» TO BE DONE
Pull each line holding "object" out of the entries below.

» DATA
-- start --

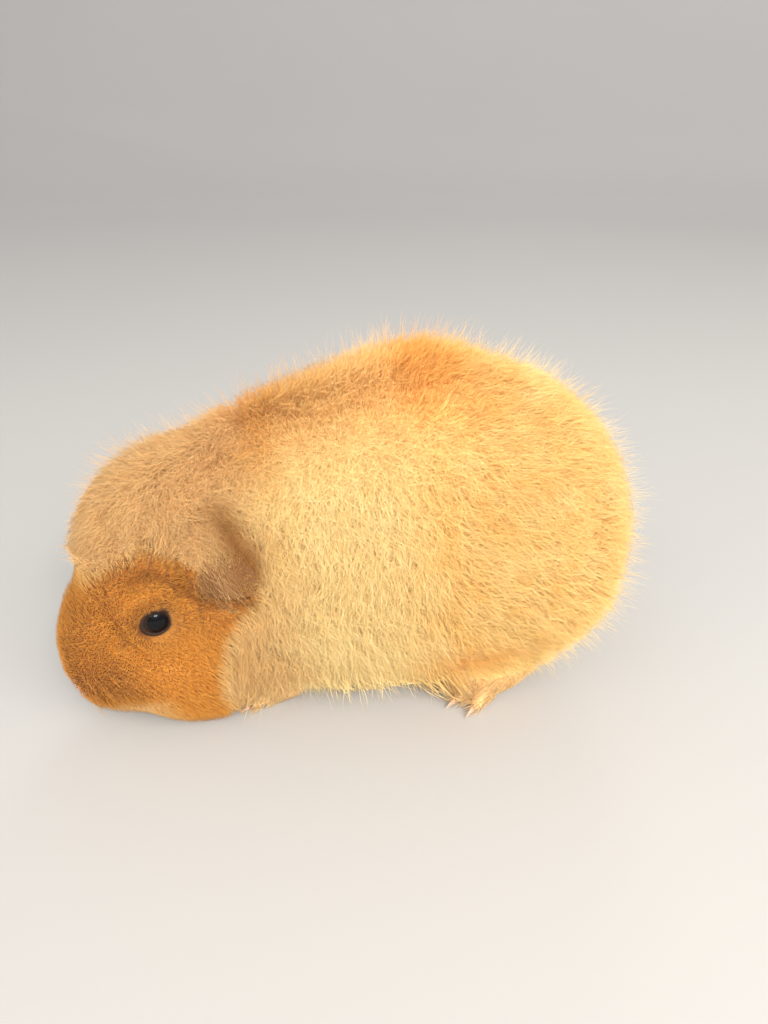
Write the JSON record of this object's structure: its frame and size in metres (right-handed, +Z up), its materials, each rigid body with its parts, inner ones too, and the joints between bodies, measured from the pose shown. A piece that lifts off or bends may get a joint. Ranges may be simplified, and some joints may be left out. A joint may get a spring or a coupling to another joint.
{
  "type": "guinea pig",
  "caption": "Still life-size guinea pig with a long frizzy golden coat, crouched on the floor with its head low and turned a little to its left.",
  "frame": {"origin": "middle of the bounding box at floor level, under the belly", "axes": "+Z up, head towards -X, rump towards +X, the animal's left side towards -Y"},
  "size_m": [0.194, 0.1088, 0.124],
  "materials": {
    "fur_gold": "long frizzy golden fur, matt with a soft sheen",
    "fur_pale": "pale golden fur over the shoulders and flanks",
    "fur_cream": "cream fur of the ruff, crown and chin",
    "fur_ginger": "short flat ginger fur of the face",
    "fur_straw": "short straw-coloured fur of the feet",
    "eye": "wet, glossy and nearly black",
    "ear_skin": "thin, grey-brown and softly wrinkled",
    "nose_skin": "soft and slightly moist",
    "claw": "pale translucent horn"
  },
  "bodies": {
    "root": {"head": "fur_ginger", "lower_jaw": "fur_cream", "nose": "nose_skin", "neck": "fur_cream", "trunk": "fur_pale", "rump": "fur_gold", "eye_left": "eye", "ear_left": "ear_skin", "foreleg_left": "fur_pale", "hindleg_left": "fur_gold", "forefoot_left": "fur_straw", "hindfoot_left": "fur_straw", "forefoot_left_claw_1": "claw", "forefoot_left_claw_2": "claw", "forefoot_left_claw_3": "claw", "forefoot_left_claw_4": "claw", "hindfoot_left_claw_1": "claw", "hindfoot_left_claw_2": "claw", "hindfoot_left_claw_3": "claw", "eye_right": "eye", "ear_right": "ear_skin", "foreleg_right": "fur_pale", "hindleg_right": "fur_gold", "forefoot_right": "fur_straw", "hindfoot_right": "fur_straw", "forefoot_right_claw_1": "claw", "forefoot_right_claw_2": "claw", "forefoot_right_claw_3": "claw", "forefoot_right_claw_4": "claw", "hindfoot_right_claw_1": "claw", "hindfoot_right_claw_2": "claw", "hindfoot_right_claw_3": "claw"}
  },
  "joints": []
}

-- end --
-- start --

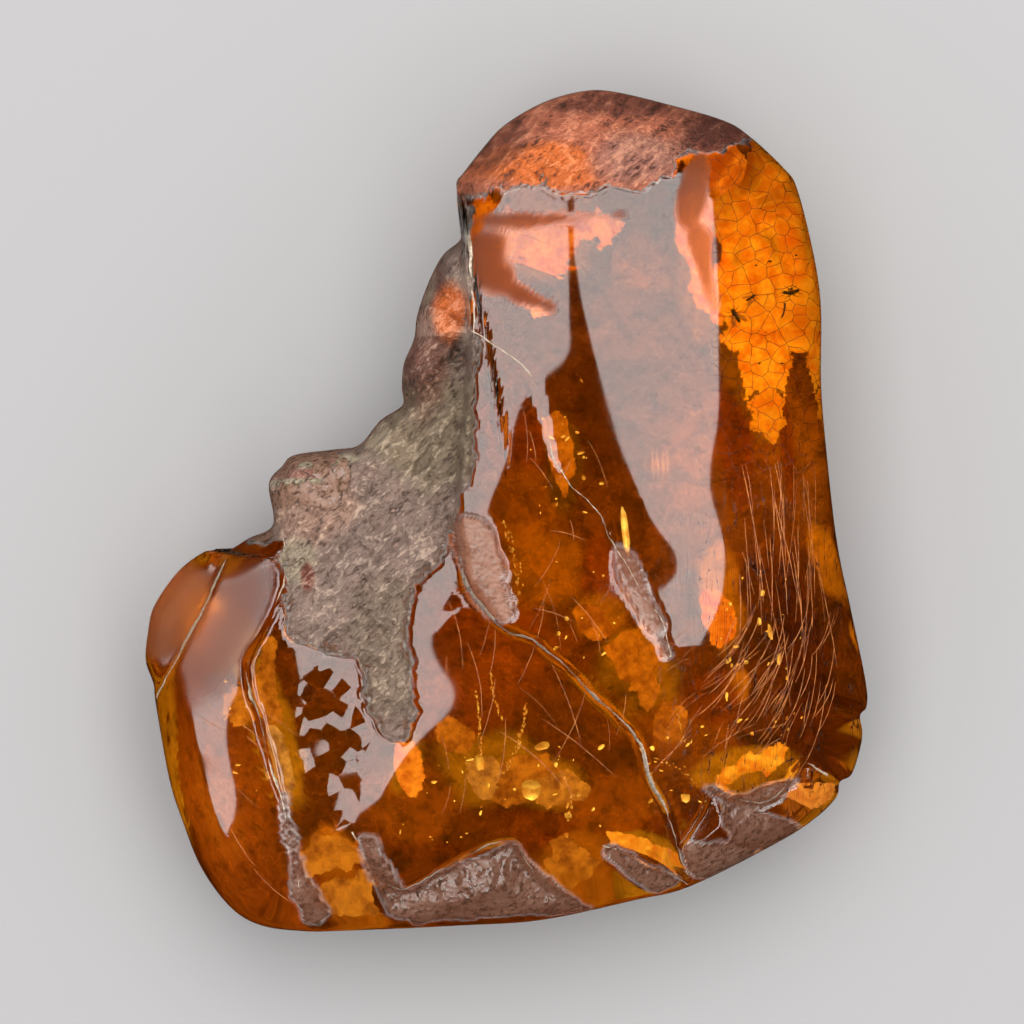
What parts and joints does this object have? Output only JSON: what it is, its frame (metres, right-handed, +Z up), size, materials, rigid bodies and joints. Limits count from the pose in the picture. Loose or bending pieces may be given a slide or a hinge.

-- end --

» ANSWER BELOW
Write the JSON record of this object's structure: its frame and size in metres (right-handed, +Z up), its materials, each rigid body with its parts, inner ones too, and the joints between bodies, measured from the pose shown. A piece that lifts off or bends may get a joint. Ranges may be simplified, and some joints may be left out. A joint may get a spring or a coupling to another joint.
What parts and joints does this object have? Output only JSON: what it is, its frame (metres, right-handed, +Z up), size, materials, rigid bodies and joints. Limits count from the pose in the picture. Loose or bending pieces may be given a slide or a hinge.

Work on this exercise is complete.